From Injury to Inspiration

WRITTEN BY STEPHANIE DUDLEY, YD 200HR STUDENT
After practicing yoga for almost 20 years, I felt like I was stuck in a box of repetitive patterns and movements. My body complained about the intensity and repetition of my yoga practice with injury after injury, until I was in enough constant pain that I was forced to give up my (beloved, deeply ingrained) yoga practice. That is, until I reached out to Cecily in hopes of discovering how I might once again enjoy movement without the pain to which I’d become accustomed.
Now, as part of the YD Teacher Training program, I am learning best practices in modern movement theory for long term physical / emotional / spiritual health. One of the biggest mental shifts for me has been reconfiguring my goals for a physical and spiritual practice, and finding that the most important thing to me is developing a holistic health practice that is sustainable over time. I don’t want to be doing something every day now (in my mid 40s) that will lead to having a hip replacement at age 70, or to find out in 15 years that my ongoing lower back pain has evolved into irreparable damage. That’s not what a yoga practice should be about.
Through working with Cecily, I started to question my beliefs and finally realized that repetitive extreme movements and consistently pushing my body to open and be more flexible was actually doing more harm than good. A healthier approach, which YD covers in its program, involves learning to maintain a range of motion that is controlled and strong, maintaining integrity and strength so as not to compromise joints and soft tissue. My goals shifted from having more and more flexibility (doing things like putting my legs behind my head) to finding more and more strength and moving within a healthy range of mobility for my body. And in a finer point, I finally learned that some of the “rules” floating around the yoga world are wrong: we should all be using our glutes to maintain healthy backs and hips! What a revelation.
Another big shift came in realizing that a practice can be healthy, grounded in kinesiology and scientific research, and still have the inward focus and important elements of a spiritual practice. There is no magic in practicing poses in a repetitive, prescribed way. Every body is unique, but I believe most of us benefit from a strength-focused practice, and from opening up to a variety of movements (like weight training, pilates, and cardio activities such as running or speed-walking) that are rooted in medical and therapeutic study. We can still focus on the breath while doing a split squat (and engaging the glutes); the development of proprioception—the awareness of one’s body in space—doesn’t only occur while standing or sitting on the rectangular world of a yoga mat!
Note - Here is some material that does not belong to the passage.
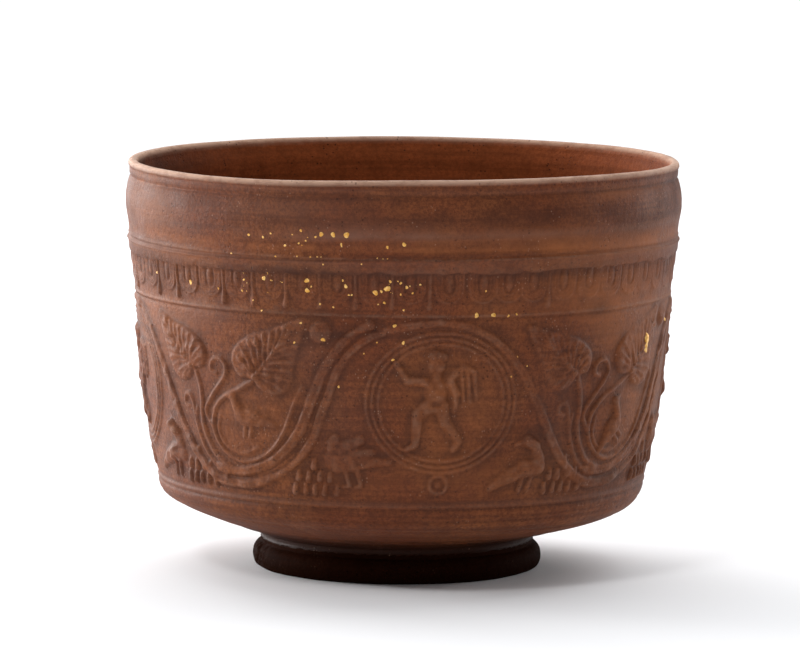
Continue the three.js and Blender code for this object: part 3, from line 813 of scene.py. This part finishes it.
# Dark smudges and orange patches of the slip: middle, half width, half height, strength
SMUDGES = [
    ((-110, 112, 20, 7), 0.5), ((-60, 116, 24, 2.2), 0.8), ((-16, 115.4, 22, 1.2), 0.6),
    ((30, 136, 22, 5), 0.4), ((72, 131, 16, 5), 0.5), ((100, 135, 14, 6), 0.45),
    ((40, 115.6, 30, 1.2), 0.6), ((78, 39, 14, 5), 0.6), ((-75, 60, 9, 6), 0.35),
    ((-28, 48, 16, 6), 0.25), ((110, 42, 14, 6), 0.5), ((-140, 128, 16, 8), 0.3),
    ((200, 130, 40, 10), 0.5), ((-230, 70, 30, 20), 0.4), ((260, 60, 40, 16), 0.4),
    ((-200, 138, 30, 6), 0.5), ((0, 134, 24, 3), 0.3), ((118, 143, 8, 4), 0.5),
    ((-64, 113, 12, 4), 0.5), ((-34, 113, 8, 3), 0.4), ((90.7, 147.6, 1.6, 1.6), 1.0),
    ((62, 101, 5, 2), 0.6), ((-58, 73, 4, 3), 0.4), ((-1.2, 87.5, 3.6, 2.2), 0.5),
    ((-40, 94, 14, 5), 0.35), ((22, 50, 10, 8), 0.2), ((0, 134, 900, 8), 0.25),
    ((0, 113, 70, 7), 0.15),
]
BLUSHES = [
    ((-125, 134, 22, 6), 0.7), ((-90, 118, 26, 5), 0.4), ((20, 129, 50, 4), 0.5),
    ((80, 124, 40, 4), 0.9), ((60, 108, 40, 10), 0.6), ((95, 96, 30, 12), 0.7),
    ((-70, 62, 18, 14), 0.45), ((10, 45, 70, 8), 0.35), ((5, 72, 18, 18), 0.5),
    ((-110, 90, 20, 16), 0.4), ((240, 110, 60, 20), 0.5), ((-250, 100, 50, 20), 0.5),
    ((0, 124.4, 900, 0.9), 0.5), ((92, 70, 26, 22), 0.5), ((70, 142, 26, 2), 0.5),
]
# Greyed, paler stripes and rubbed places
PALES = [
    ((0, 128.9, 900, 1.0), 0.5), ((0, 119.6, 900, 0.8), 0.35), ((-20, 117, 60, 1.5), 0.3),
    ((0, 144.6, 900, 0.7), 0.3), ((-50, 86, 12, 14), 0.25), ((-35, 60, 10, 16), 0.2),
    ((104, 88, 14, 26), 0.35), ((-110, 60, 20, 30), 0.25), ((0, 34, 900, 1.0), 0.3),
    ((-55, 138, 26, 4), 0.35), ((-30, 131, 30, 3), 0.3), ((-90, 100, 14, 5), 0.3),
    ((45, 60, 10, 20), 0.2),
]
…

Having taken up running before the YD program began, I was particularly excited for our session with Steve Donald, a Buteyko breathing instructor, whose take on breath science in relation to exercise intrigued me. Steve was very knowledgeable about the science behind best breathing practices, highlighting how the breath influences the mind and body via the nervous system. We learned to think about breath in a new way: as opposed to taking deep breaths, less is actually more. He urged us to try breathing less (in other words, only taking in the air that our bodies need) as well as to breathe exclusively through the nose – never through the mouth.
I decided to try this out with my running. I had been following a run/walk program, as recommended to many beginner runners, and it was going well. I was at a point where I was running for 30 minutes straight, without taking walking breaks. I decided to try this while only breathing through my nose, thinking that I would not be able to make it very far. I am now running for 22 minutes while breathing only through my nose, and it feels amazing. I have more energy during and after my run, and I’m learning to establish my pace based on how easily I can breathe in that moment. If I feel like I need to start gasping for air through my mouth, then I slow down, stop, or walk. It’s so refreshing and energizing to run this way, gauging my pace on my ease of breath rather than the time or distance.
The Buteyko method has been just one of the many new “Detours” I’ve become exposed to through this Teacher Training. In addition to now focusing on breathing through my nose at all times and thinking about breath in a whole new way:
– I’ve become more active during the day, taking breaks to move vs having one intense repetitive yoga 2 hr session and then sitting in a chair all day. The peaks and valleys of such a practice amidst a lot of inactivity seem so unhealthy to me now.
– I’ve established a daily meditation practice.
Overall I’ve learned to establish a varied movement practice that is based on longevity as opposed to constant injury and destabilization. Thinking more about the ‘whys’ of meditation, movement and health practices has been life changing. I’ve taken several mental leaps, integrating information that initially baffled me and absorbing it into daily practice. What was first mind blowing has transformed into a diverse toolkit of knowledge that feels like common sense.
Thank you to the entire Yoga Detour team for your knowledge, research and support. You’ve established a teaching methodology that is the perfect mix of intuition, compassion and all the emotional stuff of being human, balanced with some intense knowledge-based, cutting edge holistic health, trauma, and movement therapy research. To anyone out there interested in this program: prepare to read a lot of interesting books, listen to fascinating podcasts, meet lots of smart people and teachers and – above all – get out and MOVE! You won’t regret one minute of it.